Clarity of exercises

  • I just feel that sometimes it is not so clear what the exercise is asking, maybe it would be better if we get some examples of visualizations in more cases, so that we can compare our output with what is being asked.

  • Sometimes it is hard to understand how to even start on an exercise, few times due to frustration I just skipped few of them

Practical things

  • A minor thing, but a link to the various tools (Slack, github, peergrade) from inside would be much appreciated. In a pinsedag announcement maybe

  • i would like the communication to be consistent with other courses, but may be it’s just me disliking slack for a person that has a part-time job, its very exhausting to finish all the exercises, even though i like them

  • It would be great if the readings (only the chapters, not the actual class with exercises) are announced a bit before than the following class. For example, usually they are released on Sunday and sometimes it is a bit hard to manage to read and prepare before the next class. I also think it would be great if the assignment are released slightly earlier than 12pm. I understand that Sune wants to make us work on the exercises (which might be needed for the assignment itself), however it would be great to have a look at the assignment in class with our teammate so that we can organise ourself and we don’t have to meet again just to distribute the work, if that makes sense.

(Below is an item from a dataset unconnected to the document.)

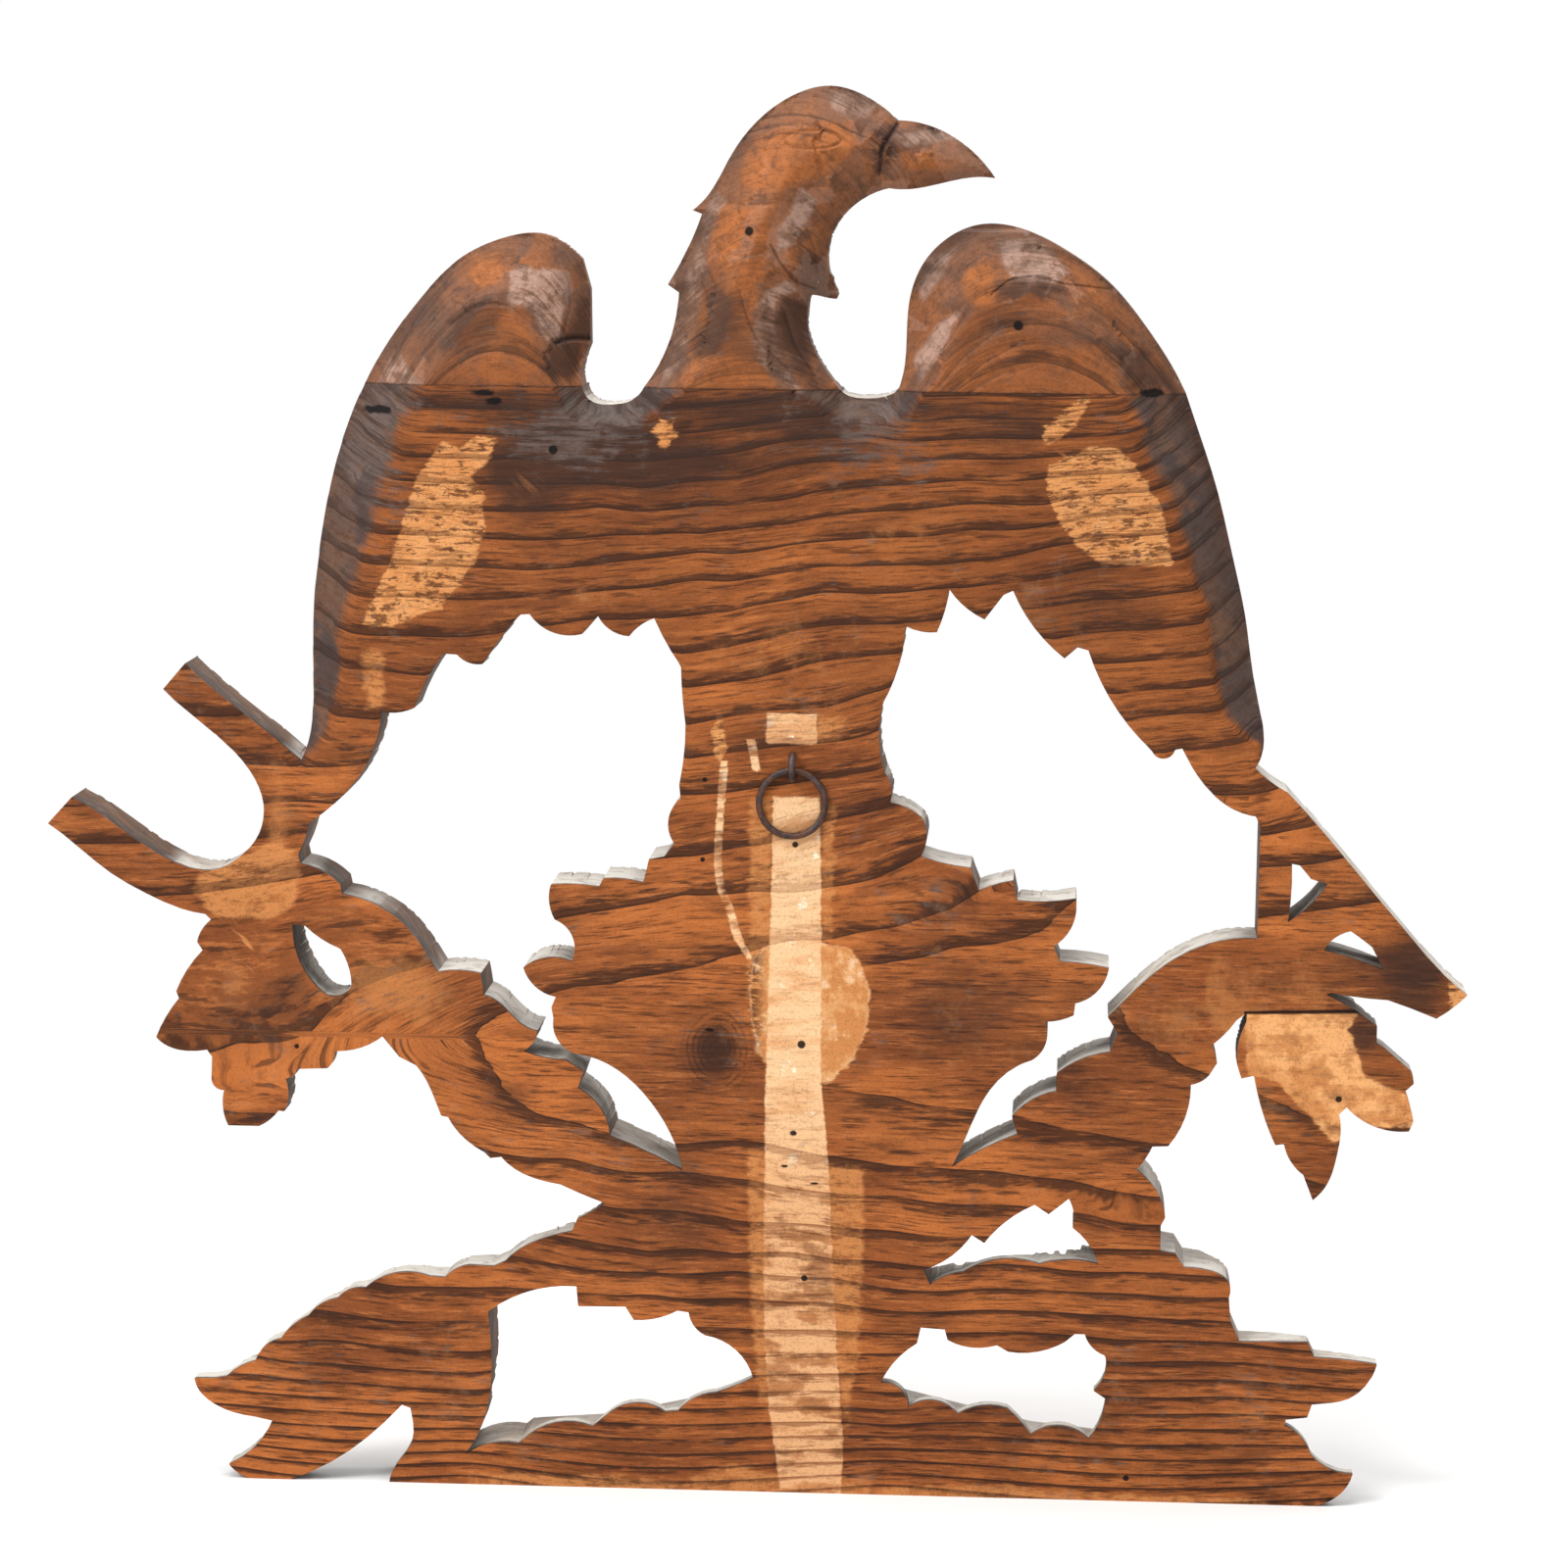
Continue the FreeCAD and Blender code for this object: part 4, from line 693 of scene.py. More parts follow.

  • A heads up when we need to read things in advance would be nice, so we can prepare and use our time with the TAs optimally. For the assignments it would be nice to know if we need to hand-in only the notebook, or the notebook with the data needed to run it.

  • Two comments from the same person
    1. Perhaps there can be a folder on github where saves the DAOST files (or just put a link in readme), so that we don’t have to go to DTU learn anymore :)
    2. It would be nice to put the course overview and agendas for each week in readme, such that we can directly see the plan at the front page on github
  • Know a little bit better the connection between the class exercises and the assignments

  • The videos have a funny background noise to them. It’s like there is a whistle in my left ear all the time.

  • I think TAs available online would be really nice to have

  • I acknowledge that individual assignments is a lot harder on the TA’s (3x times the amount of hand-ins to process), but I really do not think that 3-man groups for the assignments has a positive impact on my learning or motivation. The majority of groups just splits the work evenly between each group member, meaning that if I am strong in Part 3 but skipped class for Part 4, it is most natural for the group to assign part 4 to someone that isn’t me (the lazy path-of-least-resistance). The groupwork makes me learn less, I feel reduced ownership of my hand-in (lower motivation) and worst of all, it makes me feel like I can get away with skipping class some of the time. I think it is OK that people are allowed to hand-in as a group, but it should not be the default option that students without a group are encouraged to pursue.

  • I think the format of Github + Notebooks and videos works great - however sometimes it’s little difficult to keep track of the updated information on the Github Wiki, which could lead to missing important information.

Outdated?

  • I know that there are general best practices in visualisation but the content could be updated.

  • I think the videos seems outdated. And i think we do not get the newest or best teaching for code. I also think the videos which we need to make by the end is boring and way to much work in an already very workoverloaded course, this is a five ects-course. I would like the videos to show more code and less silly.

Peergrade & platforms

  • I think the peergrade questions could be improved. The questions were very abstract and most of my peers had their own interpretation of the questions. This resulted in feedback that were not useful at alll, very subjective and even wrong feedback. I used peergrade a lot before and it can work out really well - but the questions should be very concrete and force people to be objective in the feedback. I also think the scale used in peergrade (below expectations, meets expectations and exceeds expectations) could be improved, so it relates more to (objective) correctness instead of something subjective as expectations. I think an assignment should be rated according to how it is formulated and not according to other students’ expectations.

  • If we just used DTU Learn instead of Github, you can link peergrade through learn and then we don’t have to have the gitlab, learn, peergrade and slack. Everything would just be in one place. Also using slack there is a lot of noise on the channels so I ended up having to mute the whole thing but then I have to remember to go on there and check for announcements from Sune. But if it were through learn I would get an email with important announcements. We could also have slack + learn and use slack for asking questions, but then at least its less platforms used for the course. Also uploading a .ipynb to learn lets us download it directly as .ipynb file, through github it’s not as straight forward unless we clone the whole repo.

  • I am not a believer in peer grading and I wish the class was less reliant on it.

Misc

  • Also it feels like the class is super easy for Sune to manage - almost too easy :D

  • Furthermore, I really want to stress how unnecessary and time consuming it is to make videos and a website which are not part of the learning objectives and what we enrolled in the course to learn (also my experience from social graphs). It takes a lot of time extra time (too much) and I would rather prioritize diving more in to the field of visualisations. Of course we spent a lot of time on e.g. putting together a video, when we are not completely sure how this will be graded, and I have no(!) interest in being good at producing a video and spending all of that time doing irrelevant video stuff - so cut that part pleaaase.

Nothing big is wrong

  • Honestly, it’s hard to come up with something. It’s my first semester on DTU so I don’t really have a benchmark between DTU classes but compared to the other courses I have this is one of the best. Just one thing I don’t like about this course it’s the building 358 where classes take place because it’s on the edge of the campus and takes time to get there (especially unpleasant in the mornings). I guess if the building is the worst thing about the course it’s preety good.

  • To be honest, I really enjoy the class and feel like I’m learning a lot every time, so great job.

  • There is nothing special I would like to change, just the lack of lectures, which is not so important.

  • I like the flipped concept (less lecturing and more problems to solve).